In August 1855, with the Battle of Waterloo still vivid in the nation’s collective memory, Queen Victoria made a momentous state visit to Paris. It was the first by a British monarch in over 400 years, and was designed to cement the historic alliance between France and Britain in the Crimean War.
This exhibition organised by Royal Collection Trust in collaboration with Compton Verney displays the watercolours that were commissioned as mementos of Queen Victoria’s week in the French capital. The watercolours vividly capture the opulent surroundings and the pomp and pageantry of her visit, and provide a snapshot of art and taste during Victoria’s reign. Generously loaned by Her Majesty The Queen from the Royal Collection, half of the works have never been exhibited before, and introduce the remarkable work of little-known French artists to today’s audiences.

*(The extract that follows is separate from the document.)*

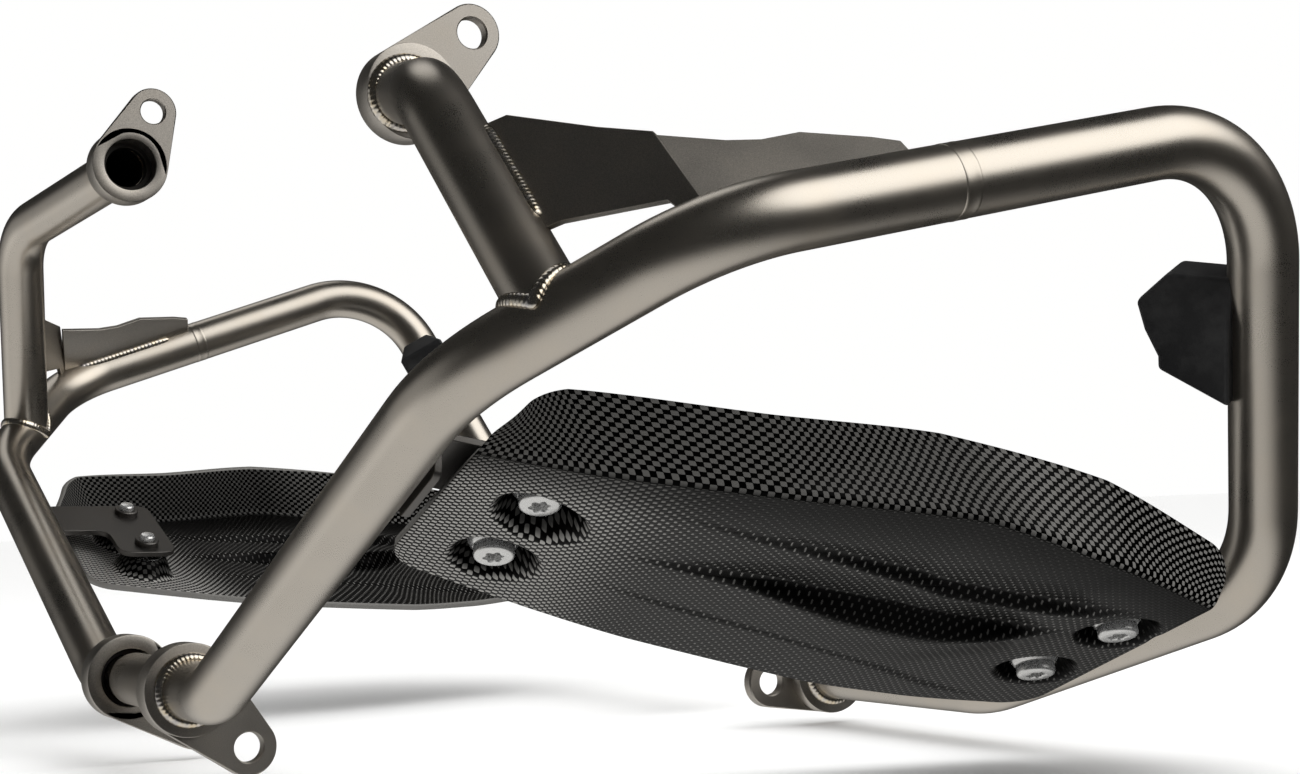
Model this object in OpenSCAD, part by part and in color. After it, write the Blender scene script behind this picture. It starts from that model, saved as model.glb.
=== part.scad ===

In 1854, the centuries-old antipathy between Britain and France came to an end in an alliance against Russia in the Crimean War. After decades of political turmoil, Napoleon III – nephew of Napoleon Bonaparte – was elected President after the revolution of 1848. Four years later he declared the creation of the Second Empire, with himself as Emperor – the sixth change of regime in as many decades. Queen Victoria’s initial distrust of Napoleon III was overturned during a visit to Windsor in April 1855, when he and his wife, Empress Eugénie, captivated the young Queen with their charm and attentiveness. The return visit to Paris, arranged by the Emperor in August the same year, confirmed this new ‘happy alliance’ between France and Britain amid frequent reports from the Crimean front.
The watercolours that make up the exhibition were all presented to or commissioned by Queen Victoria as a souvenir of the visit. Queen Victoria was a passionate collector of watercolours, compiling a sequence of ‘Souvenir Albums’ throughout her marriage to Prince Albert that recorded their lives together through journeys, events and visits. At Christmas 1855, Napoleon III sent an album containing ten watercolours of the Paris visit to the Queen, who was thrilled with the ‘ravishing drawings’.Queen Victoria commissioned a further fifteen watercolours to add to the sequence, including views of her apartments at Saint-Cloud on the outskirts of Paris – a palace that was razed to the ground during Napoleon III’s downfall in the Franco-Prussian War of 1870. Another album containing nineteen scenes from a spectacular ball at the Hôtel de Ville on 23 August was sent by the Préfet de la Seine, Baron Haussmann, best known for the dramatic remodelling of Paris’s streets that was well underway during Queen Victoria’s visit. Queen Victoria was herself a keen watercolourist, and also on display will be a number of her own drawings made during the Paris tour.